Dataset items:
■ ■ ■ ■ ■
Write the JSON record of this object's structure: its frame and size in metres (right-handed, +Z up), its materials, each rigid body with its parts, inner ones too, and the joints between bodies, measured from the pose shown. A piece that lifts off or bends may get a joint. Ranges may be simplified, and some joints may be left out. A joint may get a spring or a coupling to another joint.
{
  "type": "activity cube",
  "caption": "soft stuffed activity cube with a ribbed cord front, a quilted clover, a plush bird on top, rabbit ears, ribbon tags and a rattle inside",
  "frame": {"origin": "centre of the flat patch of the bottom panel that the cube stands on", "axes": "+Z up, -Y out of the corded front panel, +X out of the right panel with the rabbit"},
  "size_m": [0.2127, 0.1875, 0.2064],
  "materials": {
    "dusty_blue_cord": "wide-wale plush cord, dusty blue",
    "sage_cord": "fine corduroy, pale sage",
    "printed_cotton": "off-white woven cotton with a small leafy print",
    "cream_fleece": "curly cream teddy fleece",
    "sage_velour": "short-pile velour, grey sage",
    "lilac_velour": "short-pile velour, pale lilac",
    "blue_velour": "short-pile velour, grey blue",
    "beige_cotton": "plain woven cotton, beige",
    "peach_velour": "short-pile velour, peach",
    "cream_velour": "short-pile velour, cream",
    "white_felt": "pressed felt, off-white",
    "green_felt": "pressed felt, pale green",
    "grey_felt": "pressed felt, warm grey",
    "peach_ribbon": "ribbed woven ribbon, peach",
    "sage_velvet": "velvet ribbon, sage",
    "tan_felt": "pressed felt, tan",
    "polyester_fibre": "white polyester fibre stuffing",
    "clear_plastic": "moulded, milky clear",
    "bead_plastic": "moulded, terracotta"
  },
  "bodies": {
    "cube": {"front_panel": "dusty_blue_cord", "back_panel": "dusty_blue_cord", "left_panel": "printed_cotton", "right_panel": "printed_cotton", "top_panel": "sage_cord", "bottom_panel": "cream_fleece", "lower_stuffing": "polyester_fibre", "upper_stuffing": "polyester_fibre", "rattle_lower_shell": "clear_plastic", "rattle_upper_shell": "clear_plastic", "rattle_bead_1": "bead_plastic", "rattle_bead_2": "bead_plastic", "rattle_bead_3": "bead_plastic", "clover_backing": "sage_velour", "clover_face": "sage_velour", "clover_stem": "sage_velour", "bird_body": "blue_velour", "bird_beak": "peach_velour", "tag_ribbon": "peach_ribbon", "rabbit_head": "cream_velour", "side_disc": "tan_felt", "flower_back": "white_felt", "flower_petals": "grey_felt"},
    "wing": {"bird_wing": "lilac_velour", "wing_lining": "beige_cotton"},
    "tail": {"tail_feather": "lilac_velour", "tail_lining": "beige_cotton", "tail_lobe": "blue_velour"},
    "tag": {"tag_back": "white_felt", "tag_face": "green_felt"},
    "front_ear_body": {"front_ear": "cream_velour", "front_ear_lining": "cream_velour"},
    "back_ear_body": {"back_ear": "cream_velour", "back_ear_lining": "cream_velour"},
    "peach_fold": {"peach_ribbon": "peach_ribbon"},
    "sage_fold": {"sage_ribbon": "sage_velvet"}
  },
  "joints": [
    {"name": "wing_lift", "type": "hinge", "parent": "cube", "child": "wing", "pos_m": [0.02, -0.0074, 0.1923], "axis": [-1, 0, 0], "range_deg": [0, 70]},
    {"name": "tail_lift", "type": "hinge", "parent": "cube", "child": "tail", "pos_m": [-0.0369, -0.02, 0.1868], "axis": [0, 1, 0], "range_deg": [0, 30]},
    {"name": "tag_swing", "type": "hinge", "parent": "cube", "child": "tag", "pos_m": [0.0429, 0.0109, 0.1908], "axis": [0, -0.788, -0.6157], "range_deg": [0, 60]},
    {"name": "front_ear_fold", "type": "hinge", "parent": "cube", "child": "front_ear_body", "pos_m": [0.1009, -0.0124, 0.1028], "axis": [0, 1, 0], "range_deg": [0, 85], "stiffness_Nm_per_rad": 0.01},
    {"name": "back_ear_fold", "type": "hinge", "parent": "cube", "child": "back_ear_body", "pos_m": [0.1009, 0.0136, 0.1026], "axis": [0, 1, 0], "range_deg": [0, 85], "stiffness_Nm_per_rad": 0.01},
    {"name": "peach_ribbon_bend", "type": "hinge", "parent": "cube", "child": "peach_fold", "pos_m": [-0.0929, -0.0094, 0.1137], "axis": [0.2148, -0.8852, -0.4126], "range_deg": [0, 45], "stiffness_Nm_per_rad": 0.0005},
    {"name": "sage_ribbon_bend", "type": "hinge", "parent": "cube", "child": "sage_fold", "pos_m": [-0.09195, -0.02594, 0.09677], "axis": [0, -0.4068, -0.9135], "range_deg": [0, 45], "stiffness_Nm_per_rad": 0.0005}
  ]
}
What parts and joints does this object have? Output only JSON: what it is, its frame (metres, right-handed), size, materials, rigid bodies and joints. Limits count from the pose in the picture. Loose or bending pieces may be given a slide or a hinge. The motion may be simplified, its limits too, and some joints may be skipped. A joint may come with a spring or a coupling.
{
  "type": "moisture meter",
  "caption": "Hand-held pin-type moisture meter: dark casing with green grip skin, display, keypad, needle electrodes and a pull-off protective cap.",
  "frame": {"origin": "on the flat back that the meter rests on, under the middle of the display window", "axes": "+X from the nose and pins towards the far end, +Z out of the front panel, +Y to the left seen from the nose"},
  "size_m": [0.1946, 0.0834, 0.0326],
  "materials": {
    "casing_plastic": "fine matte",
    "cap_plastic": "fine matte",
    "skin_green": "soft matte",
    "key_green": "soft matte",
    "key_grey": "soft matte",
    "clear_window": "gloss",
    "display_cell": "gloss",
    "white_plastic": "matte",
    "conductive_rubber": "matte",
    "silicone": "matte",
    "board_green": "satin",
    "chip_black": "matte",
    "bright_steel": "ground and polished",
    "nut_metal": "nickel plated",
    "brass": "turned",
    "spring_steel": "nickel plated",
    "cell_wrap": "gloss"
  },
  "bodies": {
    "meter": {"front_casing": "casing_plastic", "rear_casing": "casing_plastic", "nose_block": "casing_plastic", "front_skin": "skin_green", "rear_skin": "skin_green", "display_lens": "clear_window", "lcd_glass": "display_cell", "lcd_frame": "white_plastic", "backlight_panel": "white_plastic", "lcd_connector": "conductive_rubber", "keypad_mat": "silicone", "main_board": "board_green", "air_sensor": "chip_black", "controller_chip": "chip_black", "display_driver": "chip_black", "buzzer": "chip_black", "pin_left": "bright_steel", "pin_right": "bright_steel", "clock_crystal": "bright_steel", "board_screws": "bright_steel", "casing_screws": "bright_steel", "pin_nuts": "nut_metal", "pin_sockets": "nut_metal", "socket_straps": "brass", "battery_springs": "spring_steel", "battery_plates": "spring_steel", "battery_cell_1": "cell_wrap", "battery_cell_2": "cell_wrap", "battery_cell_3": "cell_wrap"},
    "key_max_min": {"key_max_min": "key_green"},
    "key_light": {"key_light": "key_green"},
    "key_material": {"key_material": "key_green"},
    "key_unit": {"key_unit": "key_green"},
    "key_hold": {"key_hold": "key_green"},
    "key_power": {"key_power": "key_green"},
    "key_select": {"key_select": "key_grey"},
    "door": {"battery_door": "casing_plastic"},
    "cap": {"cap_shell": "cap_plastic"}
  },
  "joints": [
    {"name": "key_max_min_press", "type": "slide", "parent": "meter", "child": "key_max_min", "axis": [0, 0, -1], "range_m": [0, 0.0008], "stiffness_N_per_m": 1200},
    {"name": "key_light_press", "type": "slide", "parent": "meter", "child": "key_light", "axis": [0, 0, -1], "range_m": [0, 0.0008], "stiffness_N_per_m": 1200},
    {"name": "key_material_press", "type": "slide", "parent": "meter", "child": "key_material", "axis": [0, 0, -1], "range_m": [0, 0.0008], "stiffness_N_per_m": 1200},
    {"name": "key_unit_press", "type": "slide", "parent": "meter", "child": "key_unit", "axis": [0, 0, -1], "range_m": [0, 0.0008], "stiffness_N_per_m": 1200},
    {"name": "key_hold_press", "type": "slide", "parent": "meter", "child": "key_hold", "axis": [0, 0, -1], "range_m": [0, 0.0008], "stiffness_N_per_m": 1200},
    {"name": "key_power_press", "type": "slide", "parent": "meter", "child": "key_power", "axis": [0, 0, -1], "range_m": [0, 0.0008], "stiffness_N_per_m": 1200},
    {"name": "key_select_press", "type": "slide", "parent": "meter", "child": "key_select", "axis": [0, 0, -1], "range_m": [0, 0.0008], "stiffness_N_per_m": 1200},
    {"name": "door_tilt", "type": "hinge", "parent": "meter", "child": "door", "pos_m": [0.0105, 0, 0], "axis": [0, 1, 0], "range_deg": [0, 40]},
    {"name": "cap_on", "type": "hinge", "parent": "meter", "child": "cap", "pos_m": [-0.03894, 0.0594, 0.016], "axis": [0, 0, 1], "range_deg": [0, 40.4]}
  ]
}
■ ■ ■ ■ ■
_Task prompt_
Reproduce each line from the records that contains the word "parts".

_Answer to this exercise_
Write the JSON record of this object's structure: its frame and size in metres (right-handed, +Z up), its materials, each rigid body with its parts, inner ones too, and the joints between bodies, measured from the pose shown. A piece that lifts off or bends may get a joint. Ranges may be simplified, and some joints may be left out. A joint may get a spring or a coupling to another joint.
What parts and joints does this object have? Output only JSON: what it is, its frame (metres, right-handed), size, materials, rigid bodies and joints. Limits count from the pose in the picture. Loose or bending pieces may be given a slide or a hinge. The motion may be simplified, its limits too, and some joints may be skipped. A joint may come with a spring or a coupling.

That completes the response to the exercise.